Graduation Date

Summer 8-14-2020

Document Type


Degree Name

Doctor of Philosophy (PhD)


Cancer Research

First Advisor

Joyce C Solheim

Second Advisor

Jennifer Black

Third Advisor

Tatiyana Bronich

Fourth Advisor

Michael A Hollingsworth


Solid tumors, such as pancreatic cancer, often result in dismally low survival outcomes for patients due to insufficient understanding of disease development and progression. Pancreatic cancer is the fourth leading cause of cancer-related deaths in the United States and although oncogenic drivers (such as KRAS mutation or loss of tumor suppressor p53) and stages of disease development have been studied, further understanding of pancreatic cancer development is greatly needed. Studies from our laboratory have identified novel and varied functions of amyloid precursor-like protein 2 (APLP2) in the development and progression of pancreatic cancer. These functions include promoting cancer cell migration, proliferation, and invasion. APLP2 has also been found to bind to MHC class I molecules, thus leading to their internalization, loss of surface expression on cancer cells, and possible functions in cancer cell immune evasion. We furthered our investigation into elucidating the role of APLP2 in pancreatic cancer by employing the genetically engineered KPC/KC mouse models and incorporated a conditional APLP2 knockout (KPCA). These genetically engineered mouse strains enabled us to investigate how APLP2 loss, in a pancreas-specific manner, modulates pancreatic cancer development and progression. Loss of APLP2 in the pancreas delayed tumor development, inhibited metastasis, and prolonged survival in KPCA mice. We derived cell lines from primary tumors collected from mice bearing wild type APLP2, heterozygous knockout of APLP2, or homozygous knockout of APLP2 and confirmed modulation in APLP2 expression at the protein at mRNA levels.

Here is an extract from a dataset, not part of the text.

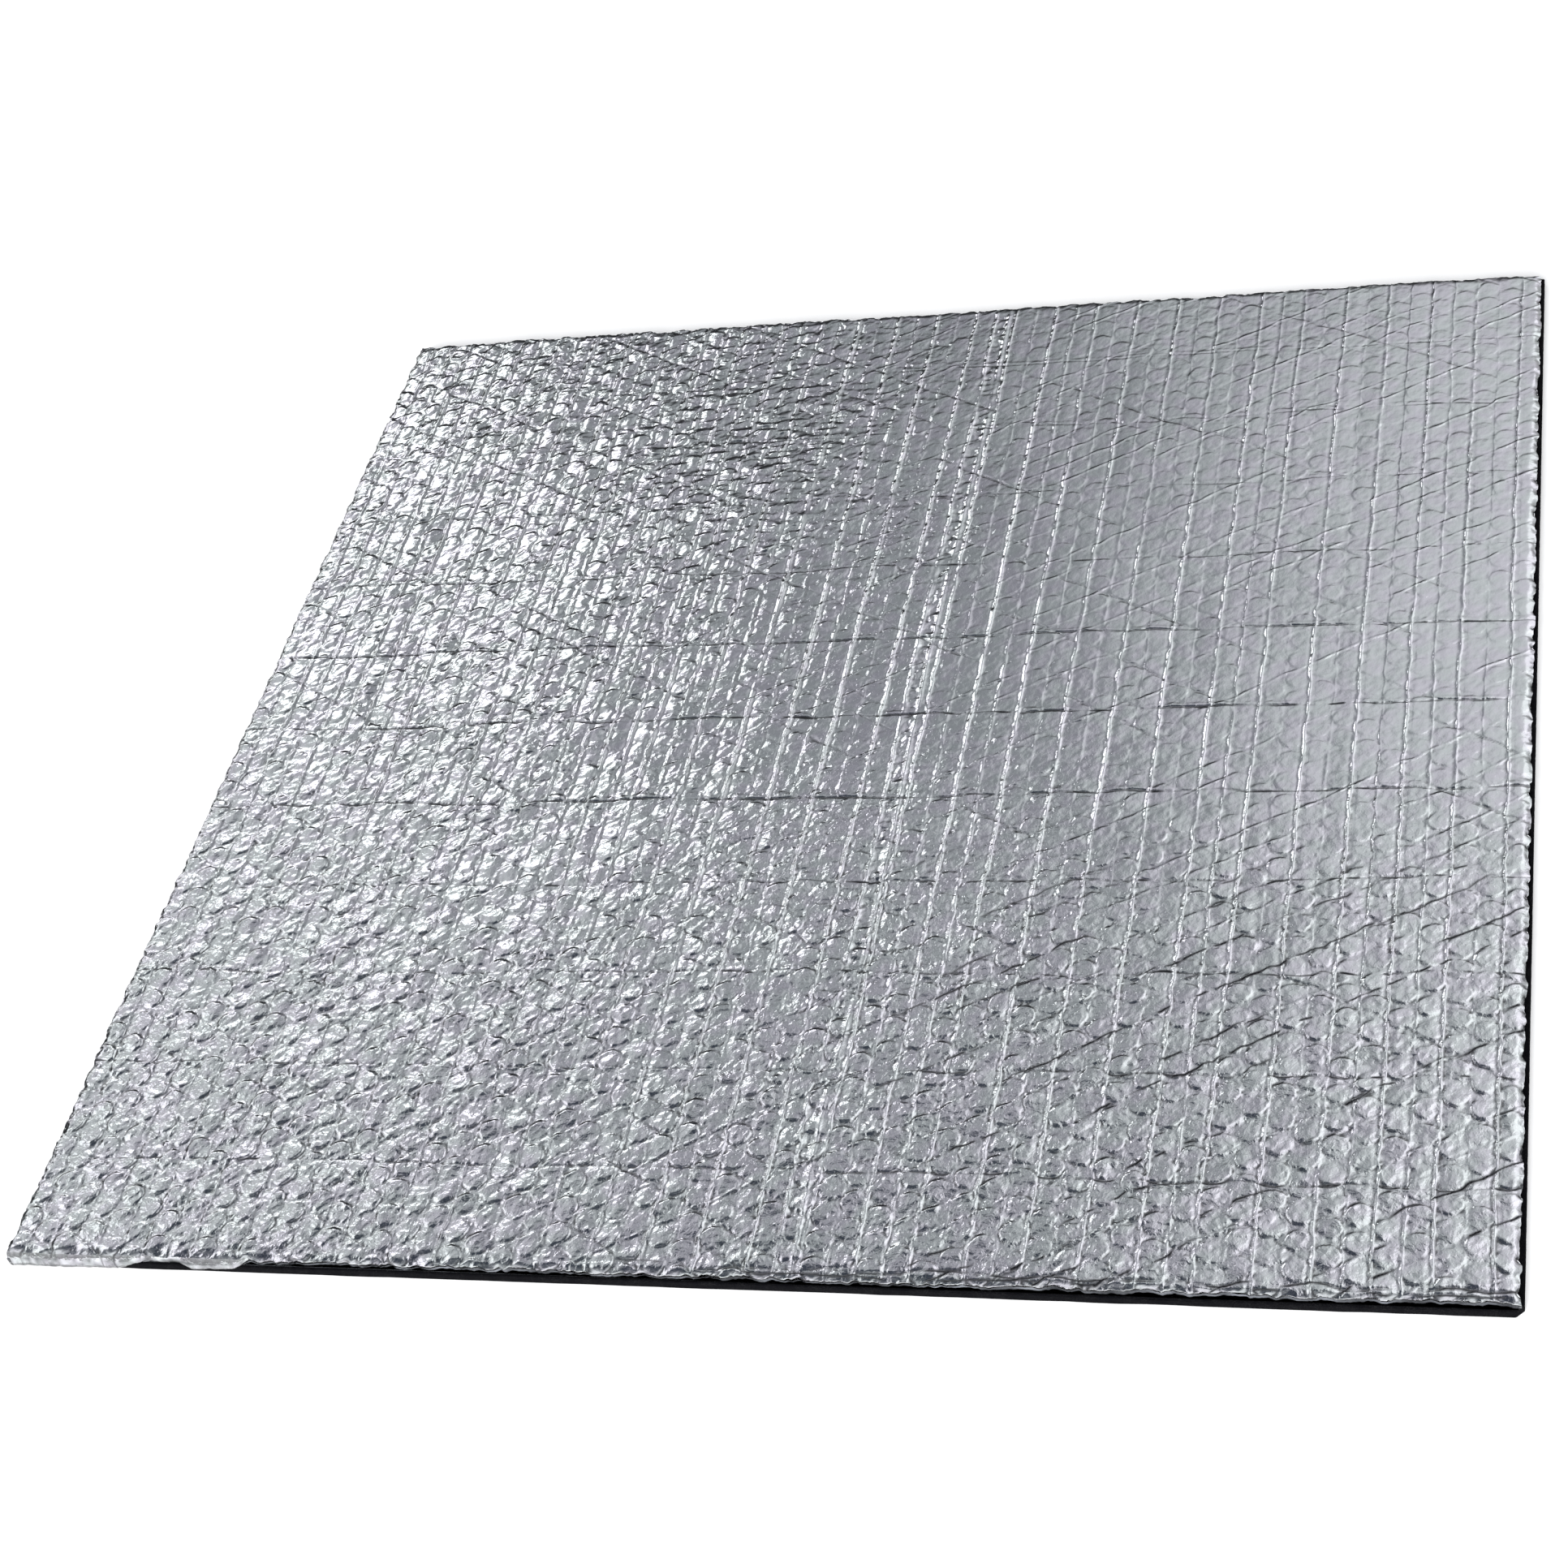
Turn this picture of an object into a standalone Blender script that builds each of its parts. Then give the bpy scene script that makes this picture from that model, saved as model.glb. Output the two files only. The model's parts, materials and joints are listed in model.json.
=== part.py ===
"""Foil-faced bubble and foam sleeping pad, lying flat with the foil side up.

The pad is a laminate of four layers: a black closed-cell foam base, a flat film
that seals the air cells, the moulded bubble film and the foil facing. It packs
down on eleven evenly spaced cross creases, like a fan, so each layer is made in
twelve panels. The creases turn by turns about an axis over the foil and an axis
under the foam, and all of them close together.

Frame: +Z is up, +Y runs from the front edge to the back edge, and the origin is
the centre of the underside. Lengths are in metres.
"""

import bmesh
import bpy

# Driving dimensions
WIDTH = 0.500
DEPTH = 0.500
PANEL_COUNT = 12
FOAM_THICKNESS = 0.0032
SEAL_FILM_THICKNESS = 0.0003
BUBBLE_THICKNESS = 0.0028
FOIL_THICKNESS = 0.0003

# Clearances
LAYER_GAP = 0.0003  # between two layers that lie on each other
CREASE_GAP = 0.0006  # between the panels at a crease, which keeps them free to turn
AXIS_CLEARANCE = 0.0006  # from a crease's axis to the face that folds inwards
FACING_INSET = 0.0010  # the foam stands out past the upper layers at the pad's edges
CORNER_CUT = 0.0025  # the clipped front right corner of the foam

PANEL_PITCH = DEPTH / PANEL_COUNT

# Name, thickness, inset at the pad's edges, colour, roughness, metallic, from the bottom up
LAYERS = (
    ("foam_base", FOAM_THICKNESS, 0.0, (0.012, 0.012, 0.014), 0.85, 0.0),
    ("seal_film", SEAL_FILM_THICKNESS, FACING_INSET, (0.70, 0.72, 0.75), 0.30, 0.0),
    ("bubble_film", BUBBLE_THICKNESS, FACING_INSET, (0.62, 0.66, 0.70), 0.20, 0.0),
    ("foil_facing", FOIL_THICKNESS, FACING_INSET, (0.78, 0.79, 0.82), 0.22, 1.0),
)
PAD_HEIGHT = sum(layer[1] for layer in LAYERS) + LAYER_GAP * (len(LAYERS) - 1)


def clear_scene():
    """Start from an empty scene."""
    for item in list(bpy.data.objects):
        bpy.data.objects.remove(item)


def make_material(name, colour, roughness, metallic):
    """A Principled material of one finish."""
    material = bpy.data.materials.new(name)
    material.use_nodes = True
    shader = material.node_tree.nodes["Principled BSDF"]
    shader.inputs["Base Color"].default_value = (*colour, 1.0)
    shader.inputs["Roughness"].default_value = roughness
    shader.inputs["Metallic"].default_value = metallic
    material.diffuse_color = (*colour, 1.0)
    return material


def make_slab(name, outline, bottom, thickness, material):
    """A closed slab: a flat outline, counterclockwise from above, raised by its thickness."""
    mesh = bpy.data.meshes.new(name)
    shape = bmesh.new()
    corners = [shape.verts.new((x, y, bottom)) for x, y in outline]
    base = shape.faces.new(corners)
    raised = bmesh.ops.extrude_face_region(shape, geom=[base])
    top = [item for item in raised["geom"] if isinstance(item, bmesh.types.BMVert)]
    bmesh.ops.translate(shape, verts=top, vec=(0.0, 0.0, thickness))
    bmesh.ops.recalc_face_normals(shape, faces=shape.faces)
    shape.to_mesh(mesh)
    shape.free()
    mesh.materials.append(material)
    slab = bpy.data.objects.new(name, mesh)
    bpy.context.scene.collection.objects.link(slab)
    return slab


def panel_span(index, inset):
    """Front and back of a panel in y: inset at the pad's own edges, half the gap at a crease."""
    front = -DEPTH / 2 + index * PANEL_PITCH
    back = front + PANEL_PITCH
    at_front = inset if index == 0 else CREASE_GAP / 2
    at_back = inset if index == PANEL_COUNT - 1 else CREASE_GAP / 2
    return front + at_front, back - at_back


def panel_outline(index, inset, corner_cut):
    """A panel's outline from above. The front right corner of the pad may be cut off."""
    side = WIDTH / 2 - inset
    front, back = panel_span(index, inset)
    outline = [(-side, front)]
    if corner_cut and index == 0:
        outline += [(side - corner_cut, front), (side, front + corner_cut)]
    else:
        outline += [(side, front)]
    return outline + [(side, back), (-side, back)]


def axis_height(index):
    """Height of the axis at a panel's front crease: over the foil and under the foam by turns."""
    return PAD_HEIGHT + AXIS_CLEARANCE if index % 2 else -AXIS_CLEARANCE


def make_hinge_frame(index, previous, previous_place):
    """The empty that a panel hangs on, placed on the axis of its front crease."""
    frame = bpy.data.objects.new(f"panel_{index + 1:02d}", None)
    frame.empty_display_size = PANEL_PITCH / 4
    bpy.context.scene.collection.objects.link(frame)
    if index == 0:
        place = (0.0, 0.0, 0.0)
    else:
        place = (0.0, -DEPTH / 2 + index * PANEL_PITCH, axis_height(index))
    frame.parent = previous
    frame.location = [a - b for a, b in zip(place, previous_place)]
    return frame, place


def make_panel(index, frame, place, materials):
    """The four layers of one panel, stacked with a small gap and hung on its hinge frame."""
    bottom = 0.0
    for name, thickness, inset, *_ in LAYERS:
        corner_cut = CORNER_CUT if name == "foam_base" else 0.0
        outline = [(x - place[0], y - place[1]) for x, y in panel_outline(index, inset, corner_cut)]
        slab_name = f"{name}_{index + 1:02d}"
        slab = make_slab(slab_name, outline, bottom - place[2], thickness, materials[name])
        slab.parent = frame
        bottom += thickness + LAYER_GAP


def build():
    """The whole pad: one chain of panels, each hinged to the one in front of it."""
    clear_scene()
    materials = {}
    for name, _, _, colour, roughness, metallic in LAYERS:
        materials[name] = make_material(name, colour, roughness, metallic)
    frame = None
    place = (0.0, 0.0, 0.0)
    for index in range(PANEL_COUNT):
        frame, place = make_hinge_frame(index, frame, place)
        make_panel(index, frame, place, materials)


build()
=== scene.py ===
"""Looks of the folding foil-faced sleeping pad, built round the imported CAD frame. Lengths are in metres."""

import json
import math

import bpy
import numpy as np
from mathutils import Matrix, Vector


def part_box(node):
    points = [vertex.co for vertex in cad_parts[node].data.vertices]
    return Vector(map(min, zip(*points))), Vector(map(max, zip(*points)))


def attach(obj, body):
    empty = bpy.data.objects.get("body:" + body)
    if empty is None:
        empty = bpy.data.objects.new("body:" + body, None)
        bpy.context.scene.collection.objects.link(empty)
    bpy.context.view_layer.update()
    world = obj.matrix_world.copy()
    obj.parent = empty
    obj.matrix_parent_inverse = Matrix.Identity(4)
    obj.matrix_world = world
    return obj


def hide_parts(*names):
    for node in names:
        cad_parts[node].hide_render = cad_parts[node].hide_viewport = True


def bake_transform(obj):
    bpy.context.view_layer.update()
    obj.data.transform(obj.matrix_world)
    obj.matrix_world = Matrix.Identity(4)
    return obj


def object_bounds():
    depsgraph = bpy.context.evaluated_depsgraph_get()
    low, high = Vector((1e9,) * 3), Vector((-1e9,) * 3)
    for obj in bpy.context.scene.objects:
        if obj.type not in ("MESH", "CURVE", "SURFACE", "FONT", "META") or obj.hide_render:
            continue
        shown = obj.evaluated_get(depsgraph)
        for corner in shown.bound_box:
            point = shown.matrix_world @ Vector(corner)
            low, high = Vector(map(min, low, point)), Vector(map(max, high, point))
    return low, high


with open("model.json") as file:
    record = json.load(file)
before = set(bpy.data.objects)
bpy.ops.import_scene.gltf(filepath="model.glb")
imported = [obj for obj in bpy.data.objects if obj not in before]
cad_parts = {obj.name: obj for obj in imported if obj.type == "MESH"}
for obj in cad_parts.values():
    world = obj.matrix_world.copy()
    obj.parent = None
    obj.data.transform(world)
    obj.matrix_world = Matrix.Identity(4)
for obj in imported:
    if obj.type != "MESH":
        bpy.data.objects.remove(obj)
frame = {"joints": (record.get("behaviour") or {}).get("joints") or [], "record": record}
cad_low, cad_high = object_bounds()

MM = 0.001

# --- Sizes that come from the frame ---
WIDTH = cad_high.x - cad_low.x
PAD_HEIGHT = cad_high.z - cad_low.z
FOAM_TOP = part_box("foam_base_01")[1].z
FOAM_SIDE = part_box("foam_base_01")[1].x  # half the foam's width
FOAM_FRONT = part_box("foam_base_01")[0].y
FOAM_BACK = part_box("foam_base_12")[1].y
FACING_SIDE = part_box("foil_facing_01")[1].x  # half the foil's width
FACING_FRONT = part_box("foil_facing_01")[0].y
FACING_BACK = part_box("foil_facing_12")[1].y
CREASES = [joint["pos_m"][1] for joint in frame["joints"]]
PANEL_PITCH = CREASES[1] - CREASES[0]
BODIES = list(frame["record"]["behaviour"]["bodies"])
CUTS = [CREASES[0] - PANEL_PITCH / 2] + [y + PANEL_PITCH / 2 for y in CREASES]
UPPER_LAYERS = ("foil_facing", "bubble_film", "seal_film")

# --- Bubble lattice: columns run from front to back, and each next one is half a bubble further ---
COLUMNS = 57
COLUMN_PITCH = WIDTH / COLUMNS
BUBBLE_PITCH = COLUMN_PITCH * 2 / math.sqrt(3)
LATTICE_X = cad_low.x + COLUMN_PITCH / 2
LATTICE_Y = cad_low.y + BUBBLE_PITCH / 2
BUBBLE_RADIUS = 4.2 * MM
SHEET_LEVEL = 3.35 * MM  # the sheet between bubbles, above the foam
HIGHEST = PAD_HEIGHT + 0.2 * MM  # ridges stop below the axes of the creases

# --- Grid: fine next to seams and creases, even in between ---
FINE_STEPS = (0.0, 0.30 * MM, 0.65 * MM, 1.05 * MM)
EVEN_STEP = 0.53 * MM
BEND = 9.0 * MM  # how far each side of a crease the laminate bends


# ---------------------------------------------------------------- noise

def smoothstep(low, high, value):
    t = np.clip((value - low) / (high - low), 0.0, 1.0)
    return t * t * (3 - 2 * t)


def noise_table(seed):
    return np.random.default_rng(seed).uniform(-1.0, 1.0, (256, 256))


def smooth_noise(x, y, size, seed):
    """Soft noise from -1 to 1, with features of the given size."""
    table = noise_table(seed)
    u, v = x / size + 100.0, y / size + 100.0
    iu, iv = np.floor(u).astype(int), np.floor(v).astype(int)
    fu, fv = u - iu, v - iv
    fu, fv = fu * fu * (3 - 2 * fu), fv * fv * (3 - 2 * fv)
    a, b = table[iu % 256, iv % 256], table[(iu + 1) % 256, iv % 256]
    c, d = table[iu % 256, (iv + 1) % 256], table[(iu + 1) % 256, (iv + 1) % 256]
    return (a * (1 - fu) + b * fu) * (1 - fv) + (c * (1 - fu) + d * fu) * fv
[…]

An additional hurdle in successfully treating solid tumors, such as neuroblastoma or pancreatic cancer, is the lack of efficacious, durable treatment agents that are capable of inducing a robust antitumor immune response. Neuroblastoma is the most common extracranial solid tumor diagnosed in children and patients with aggressive metastatic disease or refractory/relapsed neuroblastoma face dauntingly low survival prognoses. It has been reported, by our laboratory and others, that chemoattractant C-C motif chemokine ligand 21 (CCL21) is effective as an intratumoral therapy, able to deter tumor growth and induce an antitumor immune response. We hypothesized that utilizing CCL21 in a novel, slow-release alginate nanoformulation would provide prolonged release of CCL21, leading to a steady influx of immune cells into the tumor mass, delaying tumor growth, and halting disease progression in a manner superior to CCL21 alone. Initial studies resulted in the characterization of alginate-nanoformulated CCL21 in vitro, including rates of release. When injected intratumorally into mice bearing subcutaneous neuroblastoma lesions, alginate-nanoformulated CCL21 significantly prolonged survival and reduced the tumor growth rate compared to CCL21 alone, empty nanoparticles, or buffer control. Notably, complete tumor clearance and subsequent protection against tumor re-challenge was observed in 33% of nanoformulated CCL21-treated mice. Further analysis revealed superior intratumoral retention of nanoformulated CCL21 compared to free CCL21 at days 1 and 2 post treatment as determined via fluorescent labeling and tracking of CCL21. A general pattern of prolonged increases in antitumor cytokines and relatively lower levels of protumor cytokines was observed in nanoformulated CCL21-treated mice when compared to CCL21-treated or buffer-treated tumors. Overall, we report that nanoformulated CCL21 is an effective and novel treatment for neuroblastoma. In addition, this novel nanoformulation has potential for future development as a slow-release modality for other immunotherapies, as well as for the delivery of CCL21 when used in a combinatorial therapeutic approach.